As a third generation Marylander, I spent many summer days of my childhood hiding under the picnic table watching my parents and brothers — from an up-wind safe odor-free distance — as they enthusiastically did their crab picking and eating. Even at an early age I knew that I was missing out on an important part of being a true Marylander, and an important family gathering. But I also knew what my family was doing when they picked crabs, and it wasn’t appealing.
My family ate every part of the crab except, of course, the grey lungs (or “devils-fingers” in Maryland jargon), which not only taste terrible but could leave you with a nasty stomachache. After discarding the lungs and sucking down as much crab meat as they could find, they even ate the kinky yellow guts and the mysterious bitter golden crab mustard that many Marylanders refuse to touch. How much nicer it was, I thought, to eat something ripped apart from itself before it reached your table.
Visiting aunts and uncles homesick for Maryland favorites always made sure to order a bushel or two on their trip.
“Now look at Will,” my Grandfather told me, referring to my much younger cousin, “He loves crab! He’s a true Marylander!”
This was about the most insulting thing anyone could have said to me. Will was from Chicago. Looking back today, I don’t know why I longed so deeply for Granddad’s approval. The man didn’t know what he was talking about. He was a born and raised North Carolinian.
If we weren’t having steamed crabs, another typical family request was my mother’s homemade crab cakes. I was still young when I finally got over my squeamishness enough to try crab and, reasoning that fried was the way to go, I started with Mom’s specialty. I fell in love with the sweet and succulent flavor of crab and became a crab cake connoisseur quickly (and later an expert picker). It wasn’t long before I realized exactly how little my grandfather knew about being a Marylander.
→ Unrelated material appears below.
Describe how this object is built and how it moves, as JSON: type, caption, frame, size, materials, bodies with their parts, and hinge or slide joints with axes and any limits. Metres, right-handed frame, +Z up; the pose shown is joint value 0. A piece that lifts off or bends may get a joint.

Whenever we’d visit his home just north of Baltimore, he’d insist on taking us to a local pizza place for their crab cakes. You could order these cakes either broiled or fried, the two most common Maryland means of preparation, but it didn’t matter what choice you made. Each trip we’d be served a huge cake, the size of a double quarter pounder, filled with chunky, but flavorless, crab. The restaurant’s worst offense was the mix of red peppers and capers flaked throughout each cake. You order a crab cake to taste crab — not to taste fancy vegetables.
It’s a family motto that you should never order a crab cake outside of Maryland. In my opinion, don’t even bother ordering them north of Baltimore.
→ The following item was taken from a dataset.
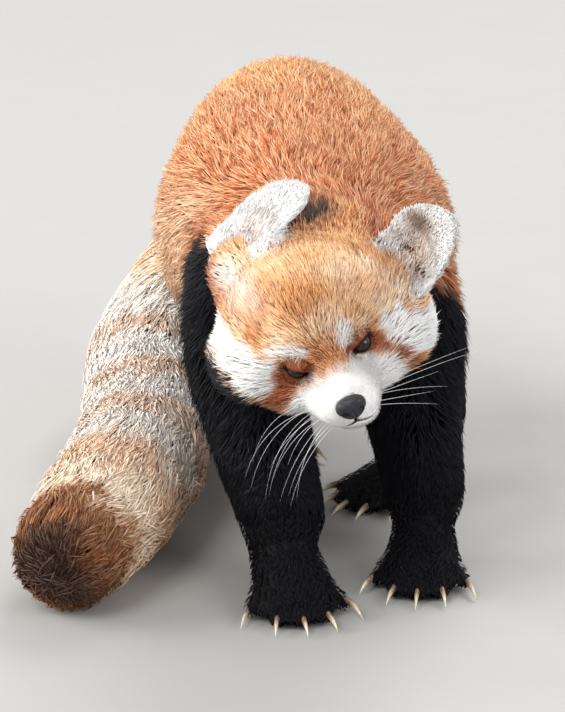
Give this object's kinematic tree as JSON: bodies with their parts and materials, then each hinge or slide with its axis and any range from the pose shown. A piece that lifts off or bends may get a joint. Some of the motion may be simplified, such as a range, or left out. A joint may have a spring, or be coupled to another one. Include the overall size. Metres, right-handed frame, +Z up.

A real crab cake consists almost entirely of crab. There’s some bread or crackers and a little mayonnaise to hold everything together, but that’s pretty much it. Season with some Old Bay and they’re ready to fry. Some Marylanders like to add a splash or two of sherry to the mix for flavor, but my family doesn’t feel the crab cakes need it.
In Maryland, saying your mom makes the best crab cakes is a lot like saying your mom makes the best apple pie (another battle my siblings and I would gladly bet upon, any day). I’ve had a lot of good crab cakes in Maryland, but I still favor the ones she cooks up at home. Part of the secret is that her recipe isn’t made entirely from jumbo lump crab, but a mix or jumbo lump and back fin. Both types come from the midsection of the blue crab, but jumbo lumps are the large pieces you’re lucky to find when picking while back fin is the mix of smaller remaining broken pieces of jumbo lump throughout the crab. Not only does this technique save some money (jumbo lump usually costs around $10 more a pound) it results in a more flavorful crab cake. The back fin also helps the jumbo lump meat to stick together when forming your cakes.
Mom’s Crab Cakes
⅓ cup mayonnaise (about)
2 tablespoons heavy cream
2 teaspoons yellow mustard
¾ teaspoon Old Bay Seasoning
½ pound Maryland jumbo lump crabmeat
½ pound Maryland back fin crabmeat
⅔ cups bread crumbs from high quality French bread, crumbed using a food processor
1 cup finely chopped saltine crackers
2 tablespoons butter
2 tablespoons olive oil
In a large bowl combine egg, mayonnaise, mustard, heavy cream, and Old Bay Seasoning. Gently fold in crabmeat and bread crumbs. Cover with plastic wrap and chill in refrigerator for about 2 hours or more. (Chilling helps the cakes stick together.)
Once crab mixture is removed from refrigerator, spread cracker crumbs on wax paper. Form crab mixture into cakes and then coat each side in cracker crumbs.
Preheat frying pan with olive oil and butter. Fry crab cakes until golden brown — about 3-4 minutes on each side.